To judge by stocks in July, equity investors think Chairman Bernanke has succeeded. The S&P 500 finished the month more than 7% to the plus side, up about 45% from the lows of early March. That's an annualized 155% gain which, while formidable (and unsustainable), is eclipsed by the Hang Seng's 76% gain over the same period (over 300% annualized!). Recent gains in the Leading Indicators Index (positive for three months in a row for the first time since 2004) have been mostly driven by these ripping stock market returns and a steeper yield curve, neither of which we would classify as indicators of economic activity.

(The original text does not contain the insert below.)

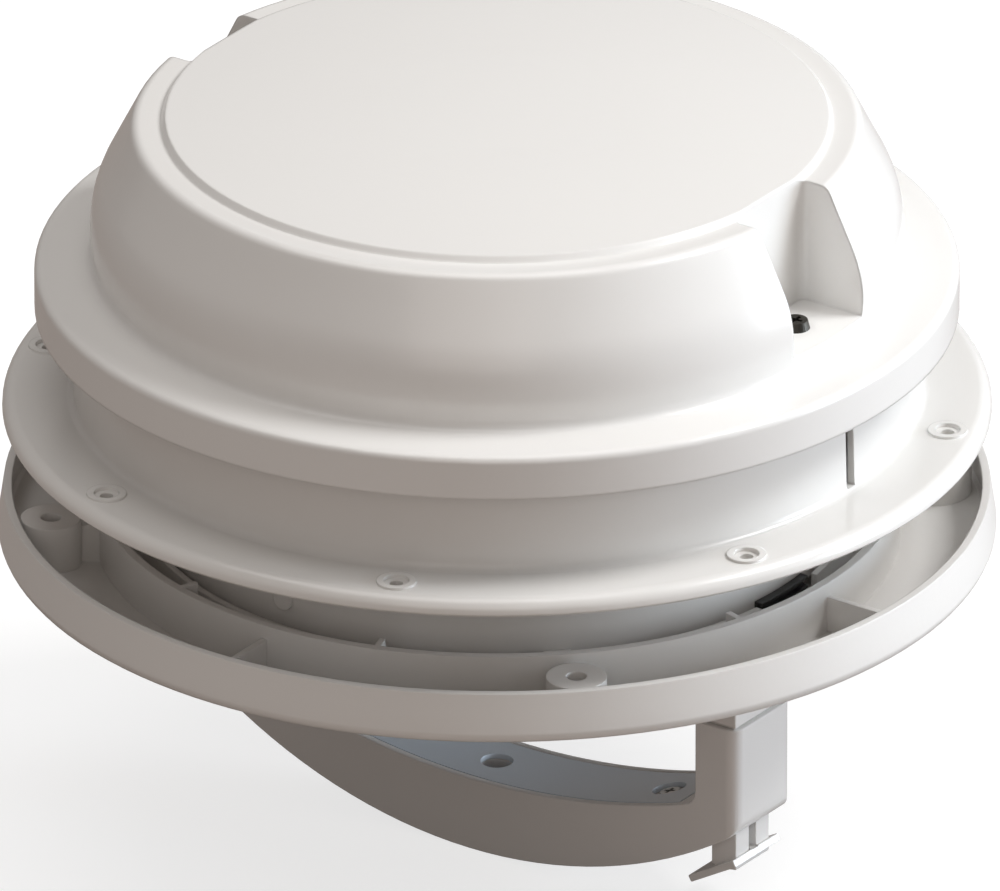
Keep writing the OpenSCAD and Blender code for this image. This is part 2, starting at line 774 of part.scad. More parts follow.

Last Friday's GDP release, however, while better than expected, had weak underpinnings. We won't go into details about the prior quarters' negative revisions, except to say that they took away 5.1 percentage points of GDP growth since the first quarter of 2008. That's fairly significant; nearly three quarters of a trillion dollars that was never there. The third quarter of 2008, during which Lehman Brothers collapsed, AIG was "rescued" and Fannie Mae and Freddie Mac were taken into federal custody, saw GDP revised from -0.5% to -2.7%. As for the second quarter of 2009, the -1.0% headline was helped by the GDP Price Index. This measure deflates nominal GDP to make it "real," and it came in at a scant 0.2% for the quarter versus expectations of 1.0%. If the price index came in at the expected 1.0%, the headline GDP result would have been -1.8%, worse than the expected -1.5%. Next, personal consumption expenditures (PCE) dropped 1.2% in the quarter, reversing the first quarter's positive print. Despite this drop, PCE as a percentage of GDP reached a new record of 70.6%. Looks like for now we are still depending on a frail consumer to drive the economy, but that won't be for the government's lack of trying. Not shockingly, government consumption and investment is ramping up. It added 1.12% to GDP, one of only two major components that contributed positively to GDP. The other is net exports, which was up only because exports were down less than imports.

Of course, GDP is backwards looking, but forward looking worriers like us are troubled with the continued shrinking of gross private domestic investment. Please view our online version for an illustration of gross private domestic investment in absolute terms and as percentage of GDP. The chart shows that the drop-off has been precipitous, and the percentage of GDP has never been lower. Investment is defined as an outlay of capital with the expectation of future return, so what this means for the future is money not being put to work today will not generate GDP in the future.